* Begin DATA PROVIDED *

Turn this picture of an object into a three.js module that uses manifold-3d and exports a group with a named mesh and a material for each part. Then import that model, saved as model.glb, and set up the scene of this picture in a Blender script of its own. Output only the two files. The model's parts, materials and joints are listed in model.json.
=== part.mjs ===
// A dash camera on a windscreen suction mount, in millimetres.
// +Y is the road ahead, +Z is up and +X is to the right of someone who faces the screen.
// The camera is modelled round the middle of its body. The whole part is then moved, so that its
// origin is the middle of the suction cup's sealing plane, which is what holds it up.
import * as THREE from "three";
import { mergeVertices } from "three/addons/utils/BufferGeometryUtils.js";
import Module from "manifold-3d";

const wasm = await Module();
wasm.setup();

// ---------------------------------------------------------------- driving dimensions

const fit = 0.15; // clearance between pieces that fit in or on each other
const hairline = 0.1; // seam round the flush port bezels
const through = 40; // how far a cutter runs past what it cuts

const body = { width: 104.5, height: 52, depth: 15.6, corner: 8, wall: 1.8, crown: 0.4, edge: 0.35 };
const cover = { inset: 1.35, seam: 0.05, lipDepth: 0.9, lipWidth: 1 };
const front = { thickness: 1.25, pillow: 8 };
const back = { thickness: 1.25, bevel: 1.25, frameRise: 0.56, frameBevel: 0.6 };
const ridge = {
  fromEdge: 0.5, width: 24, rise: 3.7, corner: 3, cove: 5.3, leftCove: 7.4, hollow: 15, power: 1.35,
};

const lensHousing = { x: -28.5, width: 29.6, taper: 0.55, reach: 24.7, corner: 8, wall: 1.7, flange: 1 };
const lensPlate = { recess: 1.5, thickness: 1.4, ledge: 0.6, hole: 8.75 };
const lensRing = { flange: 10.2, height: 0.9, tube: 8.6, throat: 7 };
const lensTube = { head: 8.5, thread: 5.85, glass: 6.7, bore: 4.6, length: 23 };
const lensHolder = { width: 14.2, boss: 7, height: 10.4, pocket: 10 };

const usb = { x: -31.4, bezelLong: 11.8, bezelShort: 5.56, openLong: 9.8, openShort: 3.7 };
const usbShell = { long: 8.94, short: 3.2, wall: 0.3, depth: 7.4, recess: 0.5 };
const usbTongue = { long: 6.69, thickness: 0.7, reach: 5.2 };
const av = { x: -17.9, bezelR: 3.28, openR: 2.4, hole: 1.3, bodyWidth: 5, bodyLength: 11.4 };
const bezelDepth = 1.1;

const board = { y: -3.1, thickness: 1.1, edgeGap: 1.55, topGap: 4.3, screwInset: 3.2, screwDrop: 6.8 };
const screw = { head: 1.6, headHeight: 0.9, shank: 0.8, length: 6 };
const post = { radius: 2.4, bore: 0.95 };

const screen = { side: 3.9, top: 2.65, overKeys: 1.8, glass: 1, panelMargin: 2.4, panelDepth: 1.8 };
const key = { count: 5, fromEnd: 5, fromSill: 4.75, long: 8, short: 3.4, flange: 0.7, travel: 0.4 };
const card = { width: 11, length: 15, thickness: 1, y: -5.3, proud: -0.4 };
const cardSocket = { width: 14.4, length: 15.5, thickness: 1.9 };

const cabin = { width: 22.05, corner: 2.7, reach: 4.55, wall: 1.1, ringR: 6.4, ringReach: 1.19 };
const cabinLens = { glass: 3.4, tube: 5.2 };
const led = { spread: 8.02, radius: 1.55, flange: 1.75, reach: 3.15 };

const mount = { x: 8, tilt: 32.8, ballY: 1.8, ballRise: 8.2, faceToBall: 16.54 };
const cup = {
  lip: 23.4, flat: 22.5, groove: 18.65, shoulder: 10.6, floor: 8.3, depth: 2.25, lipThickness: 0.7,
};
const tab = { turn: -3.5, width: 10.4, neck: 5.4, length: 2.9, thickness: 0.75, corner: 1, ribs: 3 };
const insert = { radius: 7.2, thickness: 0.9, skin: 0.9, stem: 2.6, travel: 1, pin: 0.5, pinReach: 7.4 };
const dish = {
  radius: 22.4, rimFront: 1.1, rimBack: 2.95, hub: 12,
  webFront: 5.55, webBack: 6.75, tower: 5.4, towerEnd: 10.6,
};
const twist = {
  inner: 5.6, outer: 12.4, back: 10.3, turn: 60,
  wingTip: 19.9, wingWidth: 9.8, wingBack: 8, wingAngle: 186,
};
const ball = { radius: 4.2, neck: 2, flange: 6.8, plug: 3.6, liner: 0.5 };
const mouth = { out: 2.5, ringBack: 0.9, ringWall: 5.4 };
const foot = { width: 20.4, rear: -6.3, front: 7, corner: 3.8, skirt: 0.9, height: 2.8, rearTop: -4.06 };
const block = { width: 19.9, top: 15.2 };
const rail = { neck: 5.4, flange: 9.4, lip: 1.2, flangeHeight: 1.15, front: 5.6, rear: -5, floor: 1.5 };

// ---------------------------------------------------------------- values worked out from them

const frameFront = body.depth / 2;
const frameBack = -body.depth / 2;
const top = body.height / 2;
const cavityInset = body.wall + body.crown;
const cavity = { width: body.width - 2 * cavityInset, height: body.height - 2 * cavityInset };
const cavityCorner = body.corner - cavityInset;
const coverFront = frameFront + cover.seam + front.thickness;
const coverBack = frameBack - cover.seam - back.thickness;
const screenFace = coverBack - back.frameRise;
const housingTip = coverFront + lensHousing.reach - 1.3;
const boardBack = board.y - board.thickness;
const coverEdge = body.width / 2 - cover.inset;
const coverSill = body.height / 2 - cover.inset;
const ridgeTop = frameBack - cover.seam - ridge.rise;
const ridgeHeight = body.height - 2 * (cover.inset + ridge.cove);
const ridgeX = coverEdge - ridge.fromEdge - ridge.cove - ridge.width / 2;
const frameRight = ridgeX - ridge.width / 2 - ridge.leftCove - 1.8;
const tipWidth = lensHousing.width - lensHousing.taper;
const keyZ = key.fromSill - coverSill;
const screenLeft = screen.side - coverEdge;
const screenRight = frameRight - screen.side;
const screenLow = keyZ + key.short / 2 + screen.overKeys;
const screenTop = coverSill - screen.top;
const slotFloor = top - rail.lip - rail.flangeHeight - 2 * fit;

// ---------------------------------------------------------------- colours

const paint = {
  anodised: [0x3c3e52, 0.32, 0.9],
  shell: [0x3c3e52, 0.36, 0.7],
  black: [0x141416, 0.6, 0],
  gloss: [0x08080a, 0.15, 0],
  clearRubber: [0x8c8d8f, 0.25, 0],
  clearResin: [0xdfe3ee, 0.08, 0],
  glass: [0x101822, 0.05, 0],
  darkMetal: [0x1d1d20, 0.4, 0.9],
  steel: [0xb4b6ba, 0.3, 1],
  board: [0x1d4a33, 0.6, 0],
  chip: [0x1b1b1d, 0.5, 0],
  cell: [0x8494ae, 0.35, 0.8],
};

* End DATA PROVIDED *

OBJECTIVE:
Write each line above out exactly.

RESULT OF THIS EXERCISE:
Turn this picture of an object into a three.js module that uses manifold-3d and exports a group with a named mesh and a material for each part. Then import that model, saved as model.glb, and set up the scene of this picture in a Blender script of its own. Output only the two files. The model's parts, materials and joints are listed in model.json.
=== part.mjs ===
// A dash camera on a windscreen suction mount, in millimetres.
// +Y is the road ahead, +Z is up and +X is to the right of someone who faces the screen.
// The camera is modelled round the middle of its body. The whole part is then moved, so that its
// origin is the middle of the suction cup's sealing plane, which is what holds it up.
import * as THREE from "three";
import { mergeVertices } from "three/addons/utils/BufferGeometryUtils.js";
import Module from "manifold-3d";

const wasm = await Module();
wasm.setup();

// ---------------------------------------------------------------- driving dimensions

const fit = 0.15; // clearance between pieces that fit in or on each other
const hairline = 0.1; // seam round the flush port bezels
const through = 40; // how far a cutter runs past what it cuts

const body = { width: 104.5, height: 52, depth: 15.6, corner: 8, wall: 1.8, crown: 0.4, edge: 0.35 };
const cover = { inset: 1.35, seam: 0.05, lipDepth: 0.9, lipWidth: 1 };
const front = { thickness: 1.25, pillow: 8 };
const back = { thickness: 1.25, bevel: 1.25, frameRise: 0.56, frameBevel: 0.6 };
const ridge = {
  fromEdge: 0.5, width: 24, rise: 3.7, corner: 3, cove: 5.3, leftCove: 7.4, hollow: 15, power: 1.35,
};

const lensHousing = { x: -28.5, width: 29.6, taper: 0.55, reach: 24.7, corner: 8, wall: 1.7, flange: 1 };
const lensPlate = { recess: 1.5, thickness: 1.4, ledge: 0.6, hole: 8.75 };
const lensRing = { flange: 10.2, height: 0.9, tube: 8.6, throat: 7 };
const lensTube = { head: 8.5, thread: 5.85, glass: 6.7, bore: 4.6, length: 23 };
const lensHolder = { width: 14.2, boss: 7, height: 10.4, pocket: 10 };

const usb = { x: -31.4, bezelLong: 11.8, bezelShort: 5.56, openLong: 9.8, openShort: 3.7 };
const usbShell = { long: 8.94, short: 3.2, wall: 0.3, depth: 7.4, recess: 0.5 };
const usbTongue = { long: 6.69, thickness: 0.7, reach: 5.2 };
const av = { x: -17.9, bezelR: 3.28, openR: 2.4, hole: 1.3, bodyWidth: 5, bodyLength: 11.4 };
const bezelDepth = 1.1;

const board = { y: -3.1, thickness: 1.1, edgeGap: 1.55, topGap: 4.3, screwInset: 3.2, screwDrop: 6.8 };
const screw = { head: 1.6, headHeight: 0.9, shank: 0.8, length: 6 };
const post = { radius: 2.4, bore: 0.95 };

const screen = { side: 3.9, top: 2.65, overKeys: 1.8, glass: 1, panelMargin: 2.4, panelDepth: 1.8 };
const key = { count: 5, fromEnd: 5, fromSill: 4.75, long: 8, short: 3.4, flange: 0.7, travel: 0.4 };
const card = { width: 11, length: 15, thickness: 1, y: -5.3, proud: -0.4 };
const cardSocket = { width: 14.4, length: 15.5, thickness: 1.9 };

const cabin = { width: 22.05, corner: 2.7, reach: 4.55, wall: 1.1, ringR: 6.4, ringReach: 1.19 };
const cabinLens = { glass: 3.4, tube: 5.2 };
const led = { spread: 8.02, radius: 1.55, flange: 1.75, reach: 3.15 };

const mount = { x: 8, tilt: 32.8, ballY: 1.8, ballRise: 8.2, faceToBall: 16.54 };
const cup = {
  lip: 23.4, flat: 22.5, groove: 18.65, shoulder: 10.6, floor: 8.3, depth: 2.25, lipThickness: 0.7,
};
const tab = { turn: -3.5, width: 10.4, neck: 5.4, length: 2.9, thickness: 0.75, corner: 1, ribs: 3 };
const insert = { radius: 7.2, thickness: 0.9, skin: 0.9, stem: 2.6, travel: 1, pin: 0.5, pinReach: 7.4 };
const dish = {
  radius: 22.4, rimFront: 1.1, rimBack: 2.95, hub: 12,
  webFront: 5.55, webBack: 6.75, tower: 5.4, towerEnd: 10.6,
};
const twist = {
  inner: 5.6, outer: 12.4, back: 10.3, turn: 60,
  wingTip: 19.9, wingWidth: 9.8, wingBack: 8, wingAngle: 186,
};
const ball = { radius: 4.2, neck: 2, flange: 6.8, plug: 3.6, liner: 0.5 };
const mouth = { out: 2.5, ringBack: 0.9, ringWall: 5.4 };
const foot = { width: 20.4, rear: -6.3, front: 7, corner: 3.8, skirt: 0.9, height: 2.8, rearTop: -4.06 };
const block = { width: 19.9, top: 15.2 };
const rail = { neck: 5.4, flange: 9.4, lip: 1.2, flangeHeight: 1.15, front: 5.6, rear: -5, floor: 1.5 };

// ---------------------------------------------------------------- values worked out from them

const frameFront = body.depth / 2;
const frameBack = -body.depth / 2;
const top = body.height / 2;
const cavityInset = body.wall + body.crown;
const cavity = { width: body.width - 2 * cavityInset, height: body.height - 2 * cavityInset };
const cavityCorner = body.corner - cavityInset;
const coverFront = frameFront + cover.seam + front.thickness;
const coverBack = frameBack - cover.seam - back.thickness;
const screenFace = coverBack - back.frameRise;
const housingTip = coverFront + lensHousing.reach - 1.3;
const boardBack = board.y - board.thickness;
const coverEdge = body.width / 2 - cover.inset;
const coverSill = body.height / 2 - cover.inset;
const ridgeTop = frameBack - cover.seam - ridge.rise;
const ridgeHeight = body.height - 2 * (cover.inset + ridge.cove);
const ridgeX = coverEdge - ridge.fromEdge - ridge.cove - ridge.width / 2;
const frameRight = ridgeX - ridge.width / 2 - ridge.leftCove - 1.8;
const tipWidth = lensHousing.width - lensHousing.taper;
const keyZ = key.fromSill - coverSill;
const screenLeft = screen.side - coverEdge;
const screenRight = frameRight - screen.side;
const screenLow = keyZ + key.short / 2 + screen.overKeys;
const screenTop = coverSill - screen.top;
const slotFloor = top - rail.lip - rail.flangeHeight - 2 * fit;

// ---------------------------------------------------------------- colours

const paint = {
  anodised: [0x3c3e52, 0.32, 0.9],
  shell: [0x3c3e52, 0.36, 0.7],
  black: [0x141416, 0.6, 0],
  gloss: [0x08080a, 0.15, 0],
  clearRubber: [0x8c8d8f, 0.25, 0],
  clearResin: [0xdfe3ee, 0.08, 0],
  glass: [0x101822, 0.05, 0],
  darkMetal: [0x1d1d20, 0.4, 0.9],
  steel: [0xb4b6ba, 0.3, 1],
  board: [0x1d4a33, 0.6, 0],
  chip: [0x1b1b1d, 0.5, 0],
  cell: [0x8494ae, 0.35, 0.8],
};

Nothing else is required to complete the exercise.